§ **Problem statement**: Word for word, restate every line of the listing that follows.

§ **Data block**:
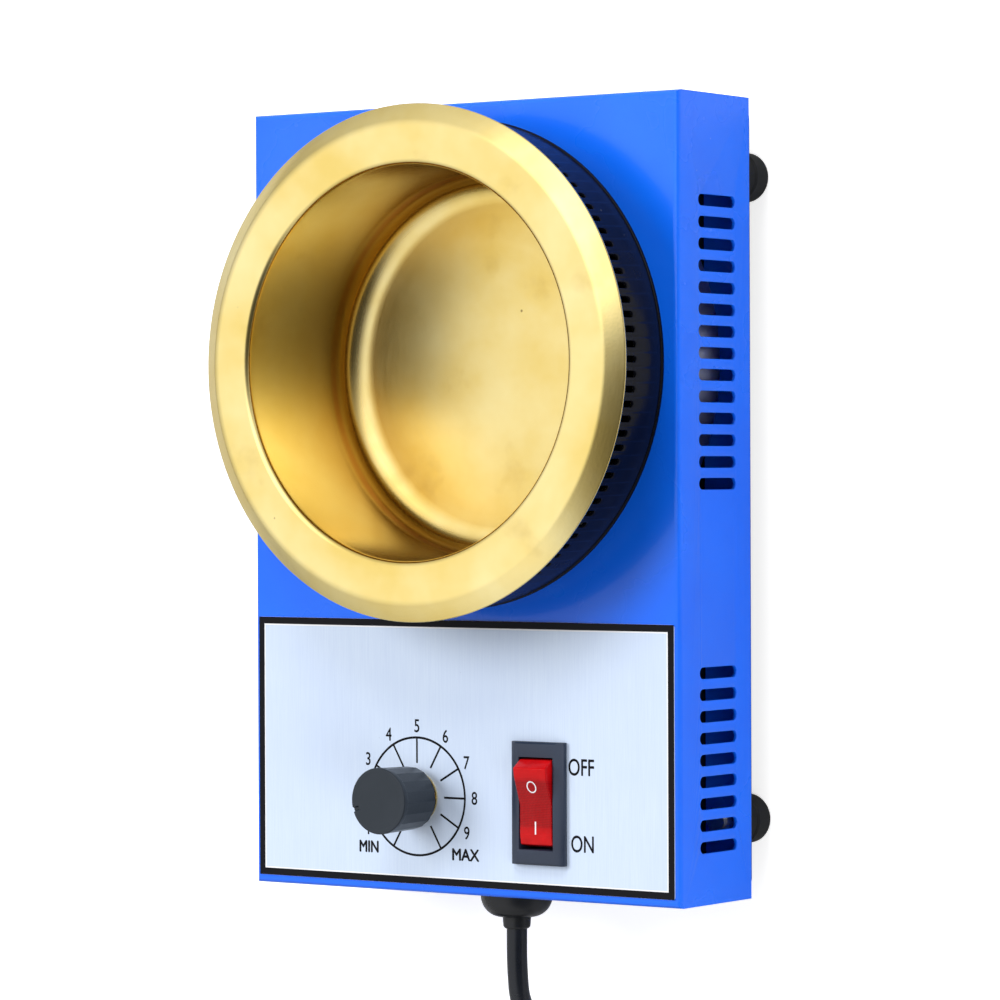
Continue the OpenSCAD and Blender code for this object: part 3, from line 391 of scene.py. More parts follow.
# colours and roughness; heights of the floor, the corner's end and the heat tint with painted shade in
# metres
# the tint colour is a heat tint that also serves as painted shade low inside the cup
gold = {"light": (0.97, 0.82, 0.39), "deep": (0.88, 0.66, 0.20), "tint": (0.34, 0.19, 0.03),
        "rough": 0.17, "rings": 1500.0, "floor": 0.0247, "tintTop": 0.067, "tintFull": 0.032,
        "cornerRing": 0.0322}


def goldFinish(values):
    tree, shader, place = newFinish("goldSteel", (cupX, cupY, 0), Metallic=1.0)
    cloud = useGroup(tree, mottle, place, Scale=28.0)
    grain = useGroup(tree, mottle, place, Scale=1300.0, Detail=2.0)
    rings = useGroup(tree, spun, place, Scale=values["rings"])
    stain = useGroup(tree, mottle, place, Scale=60.0, Detail=5.0, Low=0.60, High=0.85)
    dots = useGroup(tree, specks, place, Scale=170.0, Share=0.05, Size=0.09)
    height = splitAxes(tree, place)["Z"]
    # heat tint and painted shade: brown, darker low in the wall and in the corner by the floor, none on the
    # floor itself
    low = ramped(tree, height, values["tintTop"], values["tintFull"], 0.0, 0.95)
    offFloor = ramped(tree, height, values["floor"], 0.0285)
    colour = blendColour(tree, cloud, values["light"], values["deep"])
    colour = blendColour(tree, maths(tree, "MULTIPLY", low, offFloor, True), colour, values["tint"])
    # painted shade: a dark brown ring where the wall ends and the corner begins
    offRing = maths(tree, "ABSOLUTE", maths(tree, "SUBTRACT", height, values["cornerRing"]))
    cornerRingShade = times(tree, ramped(tree, offRing, 0.0016, 0.0004), ramped(tree, cloud, 0, 1, 0.45, 0.8))
    colour = blendColour(tree, cornerRingShade, colour, (0.32, 0.12, 0.02))
    colour = blendColour(tree, times(tree, stain, 0.3), colour, (0.45, 0.24, 0.06))
    colour = blendColour(tree, times(tree, dots, 0.8), colour, (0.12, 0.06, 0.02))
    rough = ramped(tree, rings, 0, 1, values["rough"] - 0.02, values["rough"] + 0.03)
    rough = plus(tree, rough, times(tree, stain, 0.08))
    # the floor is satin, the wall and the rim are smoother
    rough = plus(tree, rough, ramped(tree, height, 0.0275, values["floor"], 0.0, 0.17))
    relief = plus(tree, times(tree, rings, 0.5), times(tree, grain, 0.5))
    dress(tree, shader, colour, rough, relief, 0.16, 0.00003)


goldFinish(gold)


def enamelFinish():
    tree, shader, place = newFinish("blackEnamel", (cupX, cupY, 0), Coat_Weight=0.06,
                                    Coat_Roughness=0.05, Specular_IOR_Level=0.12)
    cloud = useGroup(tree, mottle, place, Scale=45.0, Detail=5.0)
    dust = useGroup(tree, specks, place, Scale=260.0, Share=0.06, Size=0.08)
    tone = blendColour(tree, cloud, (0.002, 0.0024, 0.005), (0.006, 0.0065, 0.010))
    tone = blendColour(tree, times(tree, dust, 0.5), tone, (0.25, 0.27, 0.3))
    wave = useGroup(tree, mottle, place, Scale=160.0, Detail=2.0, Low=0.2, High=0.8)
    dress(tree, shader, tone, ramped(tree, cloud, 0, 1, 0.2, 0.3), wave, 0.06, 0.0002)


enamelFinish()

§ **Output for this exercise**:
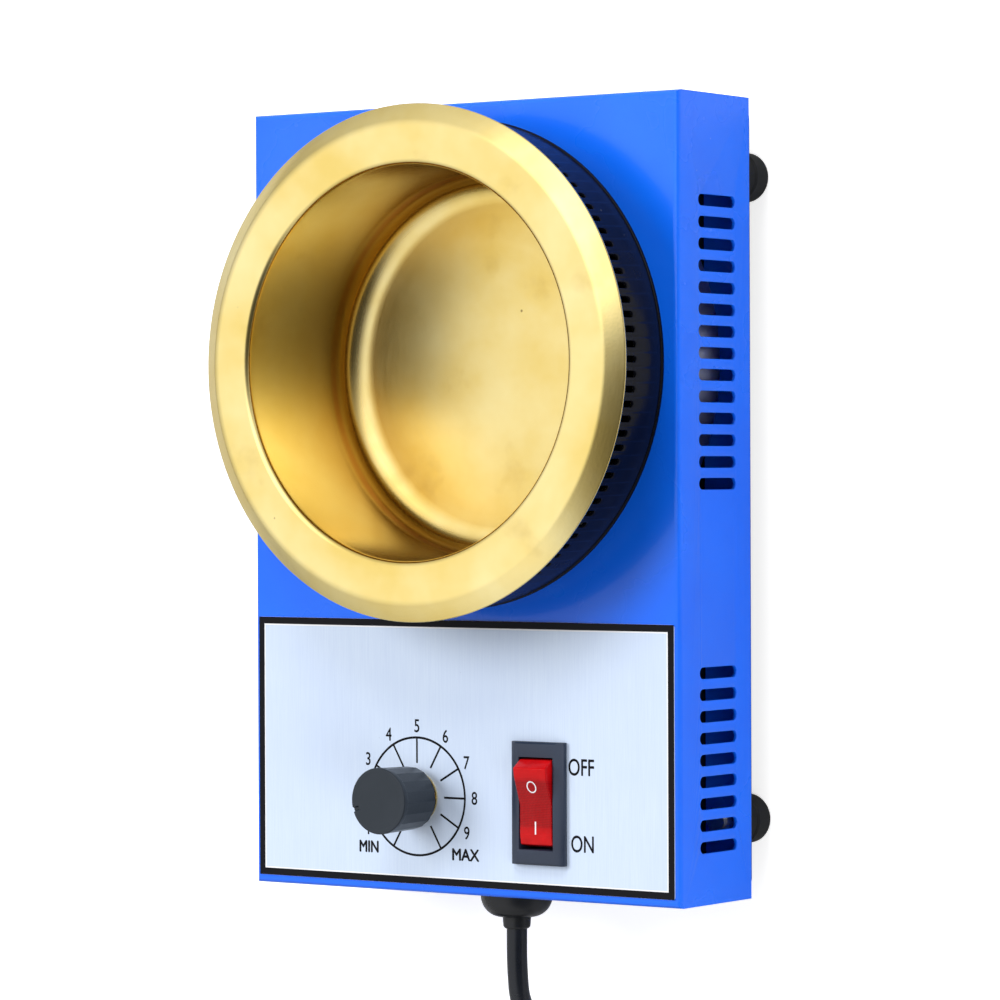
Continue the OpenSCAD and Blender code for this object: part 3, from line 391 of scene.py. More parts follow.
# colours and roughness; heights of the floor, the corner's end and the heat tint with painted shade in
# metres
# the tint colour is a heat tint that also serves as painted shade low inside the cup
gold = {"light": (0.97, 0.82, 0.39), "deep": (0.88, 0.66, 0.20), "tint": (0.34, 0.19, 0.03),
        "rough": 0.17, "rings": 1500.0, "floor": 0.0247, "tintTop": 0.067, "tintFull": 0.032,
        "cornerRing": 0.0322}


def goldFinish(values):
    tree, shader, place = newFinish("goldSteel", (cupX, cupY, 0), Metallic=1.0)
    cloud = useGroup(tree, mottle, place, Scale=28.0)
    grain = useGroup(tree, mottle, place, Scale=1300.0, Detail=2.0)
    rings = useGroup(tree, spun, place, Scale=values["rings"])
    stain = useGroup(tree, mottle, place, Scale=60.0, Detail=5.0, Low=0.60, High=0.85)
    dots = useGroup(tree, specks, place, Scale=170.0, Share=0.05, Size=0.09)
    height = splitAxes(tree, place)["Z"]
    # heat tint and painted shade: brown, darker low in the wall and in the corner by the floor, none on the
    # floor itself
    low = ramped(tree, height, values["tintTop"], values["tintFull"], 0.0, 0.95)
    offFloor = ramped(tree, height, values["floor"], 0.0285)
    colour = blendColour(tree, cloud, values["light"], values["deep"])
    colour = blendColour(tree, maths(tree, "MULTIPLY", low, offFloor, True), colour, values["tint"])
    # painted shade: a dark brown ring where the wall ends and the corner begins
    offRing = maths(tree, "ABSOLUTE", maths(tree, "SUBTRACT", height, values["cornerRing"]))
    cornerRingShade = times(tree, ramped(tree, offRing, 0.0016, 0.0004), ramped(tree, cloud, 0, 1, 0.45, 0.8))
    colour = blendColour(tree, cornerRingShade, colour, (0.32, 0.12, 0.02))
    colour = blendColour(tree, times(tree, stain, 0.3), colour, (0.45, 0.24, 0.06))
    colour = blendColour(tree, times(tree, dots, 0.8), colour, (0.12, 0.06, 0.02))
    rough = ramped(tree, rings, 0, 1, values["rough"] - 0.02, values["rough"] + 0.03)
    rough = plus(tree, rough, times(tree, stain, 0.08))
    # the floor is satin, the wall and the rim are smoother
    rough = plus(tree, rough, ramped(tree, height, 0.0275, values["floor"], 0.0, 0.17))
    relief = plus(tree, times(tree, rings, 0.5), times(tree, grain, 0.5))
    dress(tree, shader, colour, rough, relief, 0.16, 0.00003)


goldFinish(gold)


def enamelFinish():
    tree, shader, place = newFinish("blackEnamel", (cupX, cupY, 0), Coat_Weight=0.06,
                                    Coat_Roughness=0.05, Specular_IOR_Level=0.12)
    cloud = useGroup(tree, mottle, place, Scale=45.0, Detail=5.0)
    dust = useGroup(tree, specks, place, Scale=260.0, Share=0.06, Size=0.08)
    tone = blendColour(tree, cloud, (0.002, 0.0024, 0.005), (0.006, 0.0065, 0.010))
    tone = blendColour(tree, times(tree, dust, 0.5), tone, (0.25, 0.27, 0.3))
    wave = useGroup(tree, mottle, place, Scale=160.0, Detail=2.0, Low=0.2, High=0.8)
    dress(tree, shader, tone, ramped(tree, cloud, 0, 1, 0.2, 0.3), wave, 0.06, 0.0002)


enamelFinish()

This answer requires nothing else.